Mas não são só startups portuguesas que fazem conteúdos em RA. Empresas como o Facebook, a Disney ou a Snap (casa mãe do Snapchat) são outros exemplos de quem já desenvolve conteúdos RA para mobile (“brincadeiras” como combater com sabres de luz na nossa sala de estar fazem já parte da nossa realidade, aumentada).

Mas em que é que isto aumenta a minha vida?

O problema da realidade aumentada acaba por ser o mesmo da virtual: só experimentando é que se compreende o que já é possível fazer (uma das razões da aposta da Apple no mercado móvel). Jogos podem ser giros, mas é o lado prático que faz das funcionalidades da RA algo que nos vai ajudar, e muito. Um dos melhores exemplos é o do vídeo abaixo:

Apontando o telefone para um objeto, passa a ser possível medi-lo com uma régua virtual. Mas a RA não se fica por aí. Lembra-se da app do IKEA? A resposta à pergunta “será que o sofá fica bem na sala”? fica tão fácil de responder como apontar o smartphone para onde queremos. Não só a sala, como a casa toda fica fácil de (re)decorar e escolher os móveis mais acertados.

Outras das funcionalidades que o site de tecnologia Bustle agrega é a solução para o problema de muitos grupos de amigos festivaleiros: perderem um dos membros do grupo no recinto do concerto. O vídeo abaixo mostra como a realidade aumentada e um telefone rapidamente mostram uma seta para o caminho a seguir no mundo real.

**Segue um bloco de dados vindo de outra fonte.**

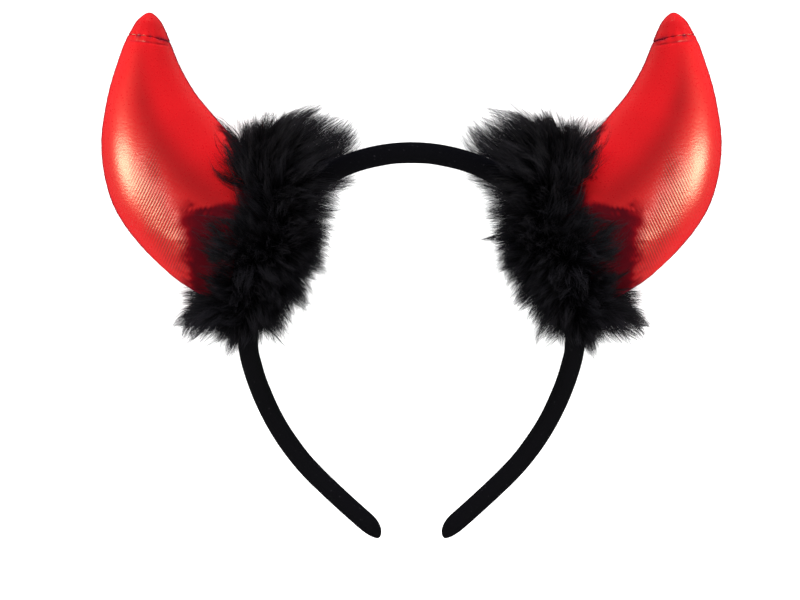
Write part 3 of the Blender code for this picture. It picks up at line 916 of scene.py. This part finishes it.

Isto apenas com smartphones. Com um wearable de RA passa a ser possível sentarmo-nos à mesa com alguém que esteja no outro lado do mundo (que tenha, pelo menos, uma boa ligação à Internet) e falar como se na mesma sala connosco estivessem.

As funcionalidades da realidade aumentada estão ainda agora a começar a ser desbravadas. Sabendo já o próximo passo (e o seguinte) sabemos para onde a indústria quer que o mercado caminhe. Para o que tudo aponta, vai colmatar algumas falhas que nem os smartphones podiam até hoje preencher No entanto, tudo depende de como os utilizadores vão usar estas novas funcionalidades.